Comment on If a Lemmy user has the same name as a community, how can I tag the community on Mastodon?
rimu@piefed.social 1 week ago
In webfinger, the sidecar protocol we use to look up actors, lemmy does distinguish between community and user actors. Mastodon needs to up their game.
rglullis@communick.news 1 week ago
I am not so sure Mastodon is at fault, here. Going to
https://lemmy.world/.well-known/webfinger?resource=acct%3Avinyl%40lemmy.world, this is the result:So, lemmy is just providing two different actors for the same subject name and saying they refer to the same account.
julian@activitypub.space 1 week ago
Agreed... I didn't respond right away since I wasn't sure if I was right, but there are two constraints at play here:
You can fault Mastodon for not handling it, but I think the onus is on Lemmy to adjust their behaviour.
For reference, the same constraint happened with NodeBB. When we started, categories didn't have handles and were not unique with users (so, a category could be named the same as a user). I needed to make the handle unique between both categories and users, for this exact reason.
rglullis@communick.news 1 week ago
I sound like a broken record, but none of this would happen if the devs took a good look at RDF before throwing everything into objects/classes and ORMs.
I’m working on something that aims to be compatible with Lemmy’s API, and my models are based on the context definitions first. This means that it becomes impossible to have communities and users with the preferred_username, because they are both actors.
yo_scottie_oh@lemmy.ml 1 week ago
I also posted this question in another comment thread, but is there no way for an app to say “give me communities only” or “give me the users only” when calling the webfinger lookup thingy?
julian@activitypub.space 1 week ago
Nope, it's just a.single route, no filters or qualifiers I am aware of.
One could go through the returned accounts and see which are users and which are groups, although that's expensive and time consuming to do.
Die4Ever@retrolemmy.com 1 week ago
What if the community was the first entry in the results instead of the user? Maybe that’s more appropriate and might cause Mastodon to default to the community when there’s a conflict
nutomic@lemmy.ml 6 days ago
Its intentionally in this order because Mastodon prioritizes the last item (ie the community). If the order was changed, it would be impossible for Mastodon users to interact with a community where a user with the same name exists.

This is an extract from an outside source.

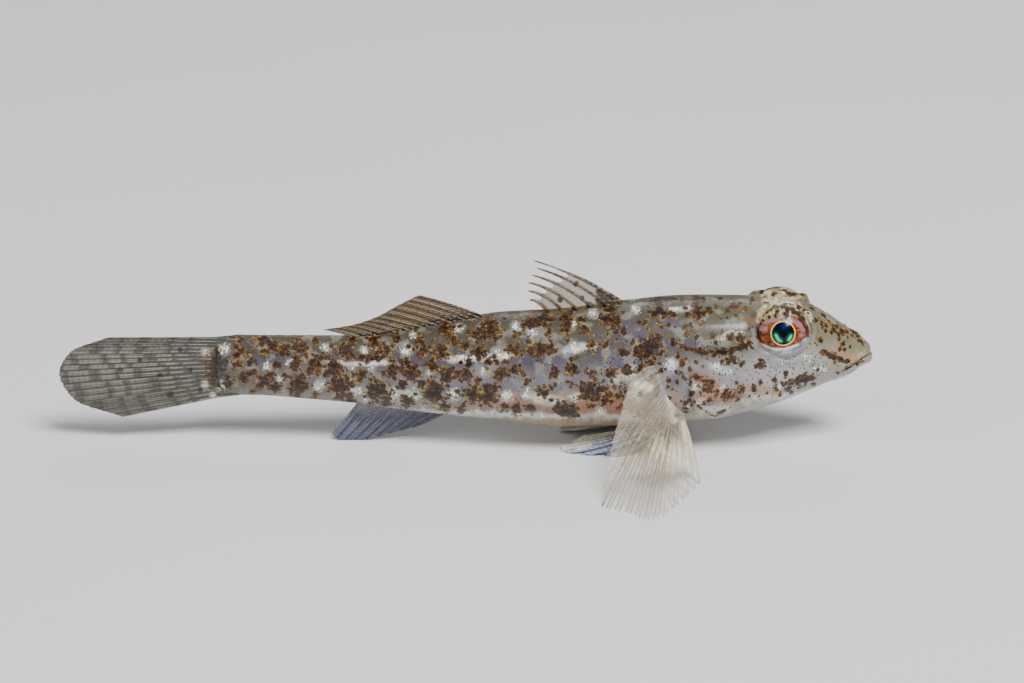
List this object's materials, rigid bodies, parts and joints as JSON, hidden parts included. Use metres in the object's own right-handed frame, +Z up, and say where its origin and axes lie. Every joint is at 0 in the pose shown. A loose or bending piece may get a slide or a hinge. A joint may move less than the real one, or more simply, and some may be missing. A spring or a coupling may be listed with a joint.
{
  "type": "slender sand goby",
  "caption": "Small slender bottom-living fish at rest, with spread fins that prop it on the floor; a life-size still model.",
  "frame": {"origin": "centre of the bounding box at the floor, where the fins rest", "axes": "+X toward the nose, +Y toward the fish's left side, +Z up"},
  "size_m": [0.0506, 0.0248, 0.012],
  "materials": {
    "skin": "pale grey skin with brown spots, moist sheen",
    "eye": "clear glossy eye with a black pupil and a red-orange iris",
    "dorsal_fins": "clear membrane with brown-spotted rays",
    "anal_fin": "clear blue-grey membrane",
    "caudal_fin": "clear grey membrane with fine spotted rays",
    "pectoral_fins": "clear membrane with pale yellowish rays",
    "pelvic_fins": "blue-grey membrane with a white leading edge"
  },
  "bodies": {
    "root": {"head": "skin", "trunk": "skin", "tail": "skin", "eye_right": "eye", "eye_left": "eye", "first_dorsal_fin": "dorsal_fins", "second_dorsal_fin": "dorsal_fins", "anal_fin": "anal_fin", "caudal_fin": "caudal_fin", "pectoral_fin_right": "pectoral_fins", "pectoral_fin_left": "pectoral_fins", "pelvic_fin_right": "pelvic_fins", "pelvic_fin_left": "pelvic_fins"}
  },
  "joints": []
}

rglullis@communick.news 1 week ago
That might work, but it’s never a good idea to write your code against a specific implementation. Plus, it seems that in this case the Lemmy devs shot themselves in the foot: why allow to create two different types of actors with the same name?!
Die4Ever@retrolemmy.com 1 week ago
I agree. Users shouldn’t be allowed to choose a name that already exists as a community. But it would be a shame if communities could not be created because a user with that name already exists.